At the time, she didn’t even own one and had never used one.

“I took the gig and I’m so glad I did,” she said. “It was an international bestseller, it’s been translated into multiple languages but also it basically exposed me to the air fryer, which I now love.”

While most of the air fryer cookbooks at that time were very much about using processed ingredients, Paster’s book exemplifies how she cooks.

“It is from scratch, whole ingredients, healthy, global cuisine,” she said. “And because they’re in the air fryer, they’re quick, they’re accessible, they’re a little healthier than stove top versions that use a lot of oil.”

One of Paster’s favorite, easy air fryer recipes is for lamb and bulgur kofta.

“It’s ground lamb with some soaked bulgur wheat; you can use a little bit less meat [and it’s] a little bit healthier,” she said. “You form a little patty or a kebab.”

If you are not yet an air fryer person, there are other cooking options

“I live in Chicago, so during our short, nice weather, I have my husband throw them on the grill,” she said. “But for the rest of the year, it’s absolutely [made] in the air fryer; it’s quick, super juicy and the cleanup is not bad at all.”

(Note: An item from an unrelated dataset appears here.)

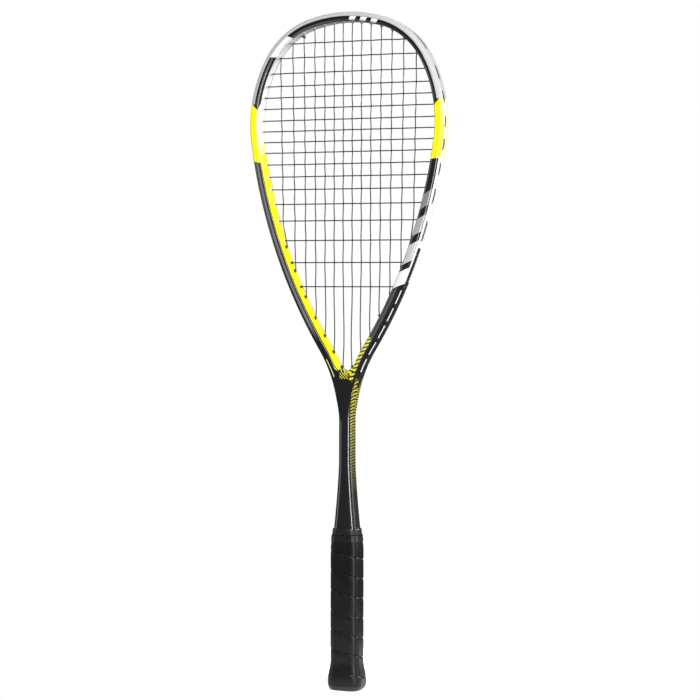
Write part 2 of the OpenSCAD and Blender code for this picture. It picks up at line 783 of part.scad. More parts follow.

Paster’s recipe for lamb and bulgur kofta from “Instantly Mediterranean: Vibrant Satisfying Recipes for Your Instant Pot, Electric Pressure Cooker & Air Fryer” is below.

While Pasted believes some people have this mistaken notion that all you can do is fry in an air fryer, it is perfect for reheating leftovers and is good for cooking so many other things.

“If you like to roast brussels sprouts or broccoli in your oven, try it in the air fryer; it is amazing and quick,” she said. “Maybe the most unique thing is fruit.”

To caramelize pineapple or peaches in the air fryer, just brush on a little melted butter and some cinnamon. Cook softer fruits, such as peaches, at 375 for 8 to 10 minutes; cook tougher fruits, like pineapple, at 400 for around 15 minutes. Then, enjoy it with a dollop of creme fraiche, yogurt or even ice cream.

“If you’re going to be indulgent, that’s a beautiful dessert,” she said.

Learn more and get additional recipes at WestoftheLoop.com.

For the full conversation, listen to the podcast:

Watch the interview:

Lamb and Bulgar Kofta

Serves 4

1/4 cup finely ground bulgur wheat

1 pound ground lamb

1/2 an onion, grated

1/4 cup packed chopped fresh herbs, such as flat-leaf parsley, cilantro, mint or a combination

1 teaspoon kosher salt

1 teaspoon ground cumin

1/2 teaspoon paprika

1/4 teaspoon allspice

1/4 teaspoon cinnamon

Oil for spraying

Tahini Sauce for serving (optional)

Mix the bulgur with 1/4 cup of boiling water in a heat-proof bowl. Let stand for 7 minutes.

To form the kofta, combine 1/2 cup of the cooked bulgur with the lamb, onion, herbs, salt and spices in a medium bowl and mix thoroughly with your hands .

With damp hands, form the lamb mixture into 8 equal, tightly packed oval patties. Place the patties on a plate, cover and refrigerate for at least 30 minutes and up to overnight.

When you are ready to cook the kofta, preheat the air fryer to 400ºF for 3 minutes. Spray the basket with oil to prevent the patties from sticking. Working in two batches, so as not to overcrowd the air fryer basket, arrange half of the patties in a single layer in the basket. Cook until the kofta are browned and the internal temperature reaches 145ºF degrees, about 10 minutes, turning once halfway through cooking. Repeat with the second batch of patties.

Place the cooked kofta on a paper towel-lined plate to absorb any excess oil. Serve warm with tahini sauce.

Tahini Sauce

Makes approximately 1 1/2 cups

3/4 cup tahini

1/3 cup lemon juice

2 to 3 cloves garlic, roughly chopped

1/2 teaspoon kosher salt

1/2 to 3/4 cup cold water

Place all of the ingredients except the water in a blender or food processor and pulse a few times until the mixture forms a paste. With the motor running, slowly pour in 1/2 cup water and blend until the sauce is lighter in color and fluffy, 1 to 2 minutes. If the mixture is still quite thick, which will depend on the consistency of your tahini, add the remaining water in the same manner and process until the mixture is completely smooth and thin enough to drizzle. Tahini sauce will keep in the refrigerator for up to 2 weeks.